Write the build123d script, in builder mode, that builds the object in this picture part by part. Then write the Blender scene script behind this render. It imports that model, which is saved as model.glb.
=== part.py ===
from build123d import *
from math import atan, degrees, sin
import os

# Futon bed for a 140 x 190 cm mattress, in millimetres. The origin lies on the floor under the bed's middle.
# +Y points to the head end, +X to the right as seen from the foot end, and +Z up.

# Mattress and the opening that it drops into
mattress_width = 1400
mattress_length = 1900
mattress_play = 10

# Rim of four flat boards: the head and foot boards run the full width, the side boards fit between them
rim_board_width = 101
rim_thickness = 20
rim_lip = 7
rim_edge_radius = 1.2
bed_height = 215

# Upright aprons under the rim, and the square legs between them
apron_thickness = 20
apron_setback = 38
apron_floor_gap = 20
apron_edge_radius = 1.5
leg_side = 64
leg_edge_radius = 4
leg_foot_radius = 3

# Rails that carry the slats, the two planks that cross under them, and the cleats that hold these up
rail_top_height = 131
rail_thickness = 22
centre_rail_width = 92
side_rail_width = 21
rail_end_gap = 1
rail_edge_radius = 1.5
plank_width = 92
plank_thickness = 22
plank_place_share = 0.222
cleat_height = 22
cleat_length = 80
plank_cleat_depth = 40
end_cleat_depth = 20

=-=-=

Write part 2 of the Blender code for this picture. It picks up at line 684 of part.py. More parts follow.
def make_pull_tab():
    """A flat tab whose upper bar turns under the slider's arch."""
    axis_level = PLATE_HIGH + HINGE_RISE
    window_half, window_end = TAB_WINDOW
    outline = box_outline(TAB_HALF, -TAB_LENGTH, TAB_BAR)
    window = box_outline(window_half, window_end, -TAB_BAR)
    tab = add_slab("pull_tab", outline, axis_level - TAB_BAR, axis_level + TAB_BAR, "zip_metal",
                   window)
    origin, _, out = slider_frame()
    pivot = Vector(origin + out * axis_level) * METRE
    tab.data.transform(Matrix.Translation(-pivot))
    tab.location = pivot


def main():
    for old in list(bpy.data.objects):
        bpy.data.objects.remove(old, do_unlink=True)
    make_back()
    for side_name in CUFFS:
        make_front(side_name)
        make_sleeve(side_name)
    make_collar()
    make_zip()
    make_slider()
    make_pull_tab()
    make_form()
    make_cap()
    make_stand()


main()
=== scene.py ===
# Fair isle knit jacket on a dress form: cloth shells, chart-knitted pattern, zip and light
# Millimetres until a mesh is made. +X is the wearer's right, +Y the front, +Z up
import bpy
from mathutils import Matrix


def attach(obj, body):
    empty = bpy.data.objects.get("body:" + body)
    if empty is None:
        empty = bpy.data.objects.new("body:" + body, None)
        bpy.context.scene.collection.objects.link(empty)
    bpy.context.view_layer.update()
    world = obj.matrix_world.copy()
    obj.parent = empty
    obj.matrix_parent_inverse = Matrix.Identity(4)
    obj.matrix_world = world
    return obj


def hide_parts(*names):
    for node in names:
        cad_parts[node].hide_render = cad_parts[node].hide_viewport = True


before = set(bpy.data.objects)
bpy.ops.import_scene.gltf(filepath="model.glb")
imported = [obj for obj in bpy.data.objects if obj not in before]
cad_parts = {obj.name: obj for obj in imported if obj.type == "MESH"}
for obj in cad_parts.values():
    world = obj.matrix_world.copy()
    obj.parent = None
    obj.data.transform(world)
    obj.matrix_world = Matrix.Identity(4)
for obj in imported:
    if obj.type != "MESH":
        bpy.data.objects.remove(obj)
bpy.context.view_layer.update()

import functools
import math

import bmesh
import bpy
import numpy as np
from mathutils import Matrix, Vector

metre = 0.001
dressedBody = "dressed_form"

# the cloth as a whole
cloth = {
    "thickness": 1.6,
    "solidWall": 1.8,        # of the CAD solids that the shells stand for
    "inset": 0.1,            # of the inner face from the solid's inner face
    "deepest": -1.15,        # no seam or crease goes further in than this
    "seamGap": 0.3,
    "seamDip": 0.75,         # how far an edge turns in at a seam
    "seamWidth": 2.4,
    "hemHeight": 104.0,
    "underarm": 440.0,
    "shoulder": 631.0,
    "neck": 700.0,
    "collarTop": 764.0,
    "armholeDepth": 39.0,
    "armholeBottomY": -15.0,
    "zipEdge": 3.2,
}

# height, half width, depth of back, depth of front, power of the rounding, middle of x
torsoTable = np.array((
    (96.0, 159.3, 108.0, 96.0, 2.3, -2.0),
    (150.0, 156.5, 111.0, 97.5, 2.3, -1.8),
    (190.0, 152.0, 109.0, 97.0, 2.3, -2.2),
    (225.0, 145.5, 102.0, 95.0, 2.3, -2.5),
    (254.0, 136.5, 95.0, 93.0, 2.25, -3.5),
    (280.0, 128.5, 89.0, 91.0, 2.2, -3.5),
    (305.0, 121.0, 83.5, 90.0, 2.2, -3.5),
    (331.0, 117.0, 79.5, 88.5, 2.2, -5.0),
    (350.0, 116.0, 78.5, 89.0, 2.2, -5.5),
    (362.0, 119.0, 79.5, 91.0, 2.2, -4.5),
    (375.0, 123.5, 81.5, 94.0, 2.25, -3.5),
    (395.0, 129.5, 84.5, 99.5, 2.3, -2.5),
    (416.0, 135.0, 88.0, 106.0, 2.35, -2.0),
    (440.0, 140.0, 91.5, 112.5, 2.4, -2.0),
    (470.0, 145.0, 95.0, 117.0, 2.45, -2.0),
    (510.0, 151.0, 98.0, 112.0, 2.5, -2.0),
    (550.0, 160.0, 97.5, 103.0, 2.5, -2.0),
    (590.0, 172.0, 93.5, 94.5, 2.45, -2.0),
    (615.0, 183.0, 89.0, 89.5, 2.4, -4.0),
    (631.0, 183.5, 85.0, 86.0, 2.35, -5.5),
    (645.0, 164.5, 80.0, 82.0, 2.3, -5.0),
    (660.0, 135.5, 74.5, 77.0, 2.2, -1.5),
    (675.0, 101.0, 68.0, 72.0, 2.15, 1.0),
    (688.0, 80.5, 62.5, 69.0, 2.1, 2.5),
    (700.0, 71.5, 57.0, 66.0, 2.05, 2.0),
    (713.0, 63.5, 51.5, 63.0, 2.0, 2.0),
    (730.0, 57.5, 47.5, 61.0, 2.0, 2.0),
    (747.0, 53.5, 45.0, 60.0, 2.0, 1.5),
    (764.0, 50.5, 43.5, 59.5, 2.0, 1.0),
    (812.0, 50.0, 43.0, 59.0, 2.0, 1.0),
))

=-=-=

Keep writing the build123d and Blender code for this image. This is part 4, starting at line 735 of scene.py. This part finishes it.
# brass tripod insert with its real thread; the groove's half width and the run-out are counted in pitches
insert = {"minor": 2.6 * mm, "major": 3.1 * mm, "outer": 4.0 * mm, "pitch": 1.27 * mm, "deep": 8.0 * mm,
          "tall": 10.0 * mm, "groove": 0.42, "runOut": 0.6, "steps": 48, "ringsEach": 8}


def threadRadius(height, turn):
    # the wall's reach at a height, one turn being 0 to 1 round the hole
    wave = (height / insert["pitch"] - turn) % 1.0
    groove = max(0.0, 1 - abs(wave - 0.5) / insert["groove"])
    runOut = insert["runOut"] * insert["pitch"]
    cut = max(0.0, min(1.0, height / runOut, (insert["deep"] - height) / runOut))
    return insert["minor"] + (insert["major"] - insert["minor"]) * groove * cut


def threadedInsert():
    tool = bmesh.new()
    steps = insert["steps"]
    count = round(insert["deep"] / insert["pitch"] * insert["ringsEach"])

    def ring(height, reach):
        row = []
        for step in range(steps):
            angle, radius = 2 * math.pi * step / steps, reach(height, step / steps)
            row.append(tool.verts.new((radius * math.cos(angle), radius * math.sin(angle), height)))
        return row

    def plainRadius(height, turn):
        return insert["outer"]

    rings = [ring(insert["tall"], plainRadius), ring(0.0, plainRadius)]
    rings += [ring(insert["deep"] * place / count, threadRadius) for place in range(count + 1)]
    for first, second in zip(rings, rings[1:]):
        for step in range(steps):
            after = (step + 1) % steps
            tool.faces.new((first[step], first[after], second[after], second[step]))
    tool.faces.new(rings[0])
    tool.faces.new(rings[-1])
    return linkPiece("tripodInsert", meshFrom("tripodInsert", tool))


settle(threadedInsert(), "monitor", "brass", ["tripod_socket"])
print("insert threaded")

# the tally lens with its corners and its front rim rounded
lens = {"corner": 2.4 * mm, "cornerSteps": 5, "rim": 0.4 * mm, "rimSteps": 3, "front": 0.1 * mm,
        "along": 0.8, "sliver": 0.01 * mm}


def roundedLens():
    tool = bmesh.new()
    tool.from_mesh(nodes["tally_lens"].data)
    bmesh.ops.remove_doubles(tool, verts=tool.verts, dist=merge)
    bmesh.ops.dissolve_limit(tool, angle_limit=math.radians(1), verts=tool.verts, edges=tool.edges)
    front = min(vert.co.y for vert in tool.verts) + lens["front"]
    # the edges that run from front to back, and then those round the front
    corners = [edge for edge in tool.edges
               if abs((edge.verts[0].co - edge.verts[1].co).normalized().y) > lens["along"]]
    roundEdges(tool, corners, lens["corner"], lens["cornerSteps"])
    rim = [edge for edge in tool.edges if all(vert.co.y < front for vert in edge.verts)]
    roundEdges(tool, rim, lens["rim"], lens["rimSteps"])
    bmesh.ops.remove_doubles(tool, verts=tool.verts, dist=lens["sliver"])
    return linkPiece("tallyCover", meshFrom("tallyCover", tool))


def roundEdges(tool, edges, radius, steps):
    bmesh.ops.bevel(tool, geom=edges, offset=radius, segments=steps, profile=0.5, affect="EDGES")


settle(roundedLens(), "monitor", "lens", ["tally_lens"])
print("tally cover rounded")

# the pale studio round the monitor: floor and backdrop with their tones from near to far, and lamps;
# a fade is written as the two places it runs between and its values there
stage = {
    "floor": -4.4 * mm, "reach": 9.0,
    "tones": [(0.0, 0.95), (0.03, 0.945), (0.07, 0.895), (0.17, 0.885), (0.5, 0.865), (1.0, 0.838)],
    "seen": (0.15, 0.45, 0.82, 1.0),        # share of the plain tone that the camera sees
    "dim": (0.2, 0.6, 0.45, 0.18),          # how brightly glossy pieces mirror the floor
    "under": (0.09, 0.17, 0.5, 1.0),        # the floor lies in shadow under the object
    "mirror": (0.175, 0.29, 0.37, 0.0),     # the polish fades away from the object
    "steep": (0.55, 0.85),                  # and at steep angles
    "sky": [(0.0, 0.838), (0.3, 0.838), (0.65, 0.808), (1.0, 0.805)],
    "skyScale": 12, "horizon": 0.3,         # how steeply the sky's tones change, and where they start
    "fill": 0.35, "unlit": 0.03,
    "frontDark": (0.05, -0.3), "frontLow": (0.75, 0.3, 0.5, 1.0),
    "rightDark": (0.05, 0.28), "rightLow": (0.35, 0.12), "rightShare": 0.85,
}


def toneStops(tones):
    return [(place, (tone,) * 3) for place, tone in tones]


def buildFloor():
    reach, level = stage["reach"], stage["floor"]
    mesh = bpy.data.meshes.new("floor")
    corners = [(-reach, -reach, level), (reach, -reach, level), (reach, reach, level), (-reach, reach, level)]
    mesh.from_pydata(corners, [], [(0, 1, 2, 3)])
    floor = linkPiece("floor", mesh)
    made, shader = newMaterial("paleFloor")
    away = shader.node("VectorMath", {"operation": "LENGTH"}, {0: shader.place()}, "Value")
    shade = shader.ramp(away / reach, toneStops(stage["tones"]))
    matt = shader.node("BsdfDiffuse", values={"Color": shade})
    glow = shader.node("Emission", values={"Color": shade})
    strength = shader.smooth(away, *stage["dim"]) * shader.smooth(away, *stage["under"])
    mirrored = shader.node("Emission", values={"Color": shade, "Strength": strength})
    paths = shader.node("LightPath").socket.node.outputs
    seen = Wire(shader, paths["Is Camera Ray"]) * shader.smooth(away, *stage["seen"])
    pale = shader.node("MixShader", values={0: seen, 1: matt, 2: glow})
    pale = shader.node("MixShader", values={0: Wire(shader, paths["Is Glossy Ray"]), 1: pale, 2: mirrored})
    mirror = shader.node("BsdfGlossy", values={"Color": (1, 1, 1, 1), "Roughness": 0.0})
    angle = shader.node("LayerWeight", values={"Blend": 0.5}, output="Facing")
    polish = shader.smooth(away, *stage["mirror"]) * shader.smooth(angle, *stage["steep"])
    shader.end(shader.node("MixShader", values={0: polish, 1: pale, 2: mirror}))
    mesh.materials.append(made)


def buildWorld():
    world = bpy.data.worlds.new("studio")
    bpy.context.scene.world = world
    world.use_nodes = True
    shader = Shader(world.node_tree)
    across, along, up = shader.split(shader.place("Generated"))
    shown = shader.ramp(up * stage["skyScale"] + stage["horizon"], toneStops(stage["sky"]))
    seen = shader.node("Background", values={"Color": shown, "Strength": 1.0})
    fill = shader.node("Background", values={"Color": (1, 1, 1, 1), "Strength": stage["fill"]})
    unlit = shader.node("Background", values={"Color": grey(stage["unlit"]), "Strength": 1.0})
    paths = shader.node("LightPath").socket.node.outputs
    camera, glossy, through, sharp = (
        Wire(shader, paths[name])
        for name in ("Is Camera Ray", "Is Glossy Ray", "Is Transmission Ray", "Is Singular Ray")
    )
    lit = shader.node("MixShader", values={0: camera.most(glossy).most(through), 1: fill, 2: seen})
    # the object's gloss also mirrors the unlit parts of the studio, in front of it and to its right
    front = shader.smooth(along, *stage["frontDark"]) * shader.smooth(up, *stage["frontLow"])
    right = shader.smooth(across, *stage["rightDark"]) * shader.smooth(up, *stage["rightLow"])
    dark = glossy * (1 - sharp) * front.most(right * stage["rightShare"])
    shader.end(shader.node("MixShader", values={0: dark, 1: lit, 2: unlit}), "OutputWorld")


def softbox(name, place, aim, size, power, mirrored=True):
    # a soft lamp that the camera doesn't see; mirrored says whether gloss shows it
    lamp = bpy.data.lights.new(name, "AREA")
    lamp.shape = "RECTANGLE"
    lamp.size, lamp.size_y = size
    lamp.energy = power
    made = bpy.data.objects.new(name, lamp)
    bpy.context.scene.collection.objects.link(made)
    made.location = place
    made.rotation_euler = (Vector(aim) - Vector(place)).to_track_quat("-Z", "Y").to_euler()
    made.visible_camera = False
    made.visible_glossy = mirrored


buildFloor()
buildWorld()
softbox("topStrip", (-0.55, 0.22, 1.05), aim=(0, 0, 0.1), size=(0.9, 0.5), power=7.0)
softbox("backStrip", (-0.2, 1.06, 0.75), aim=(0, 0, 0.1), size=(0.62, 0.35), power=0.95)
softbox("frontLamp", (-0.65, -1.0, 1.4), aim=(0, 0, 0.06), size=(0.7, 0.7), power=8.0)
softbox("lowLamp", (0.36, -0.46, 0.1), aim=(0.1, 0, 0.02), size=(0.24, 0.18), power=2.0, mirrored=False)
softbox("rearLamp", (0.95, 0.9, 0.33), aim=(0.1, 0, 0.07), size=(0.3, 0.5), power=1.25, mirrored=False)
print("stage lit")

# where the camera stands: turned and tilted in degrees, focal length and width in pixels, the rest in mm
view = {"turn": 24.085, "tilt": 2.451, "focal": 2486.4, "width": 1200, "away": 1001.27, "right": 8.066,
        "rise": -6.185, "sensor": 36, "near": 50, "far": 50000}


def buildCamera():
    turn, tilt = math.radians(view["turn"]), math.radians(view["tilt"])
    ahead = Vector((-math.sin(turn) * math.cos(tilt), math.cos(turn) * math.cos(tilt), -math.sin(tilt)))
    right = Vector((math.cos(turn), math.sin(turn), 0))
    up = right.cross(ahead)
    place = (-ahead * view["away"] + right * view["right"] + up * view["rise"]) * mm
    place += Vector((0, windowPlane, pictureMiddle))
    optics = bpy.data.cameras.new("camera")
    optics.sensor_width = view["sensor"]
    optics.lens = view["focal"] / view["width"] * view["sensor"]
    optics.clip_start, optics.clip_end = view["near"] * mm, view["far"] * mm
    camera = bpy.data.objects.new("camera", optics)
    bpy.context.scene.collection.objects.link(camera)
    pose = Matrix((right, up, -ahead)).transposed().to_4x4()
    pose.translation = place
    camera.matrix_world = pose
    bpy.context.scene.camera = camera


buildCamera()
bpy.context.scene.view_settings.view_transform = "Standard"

=-=-=

- Problem -
Above are the entries. Output exactly the lines beginning with the line that has "Write the build123d" and ending with the line that has "mattress_play = 10".

- Task output -
Write the build123d script, in builder mode, that builds the object in this picture part by part. Then write the Blender scene script behind this render. It imports that model, which is saved as model.glb.
=== part.py ===
from build123d import *
from math import atan, degrees, sin
import os

# Futon bed for a 140 x 190 cm mattress, in millimetres. The origin lies on the floor under the bed's middle.
# +Y points to the head end, +X to the right as seen from the foot end, and +Z up.

# Mattress and the opening that it drops into
mattress_width = 1400
mattress_length = 1900
mattress_play = 10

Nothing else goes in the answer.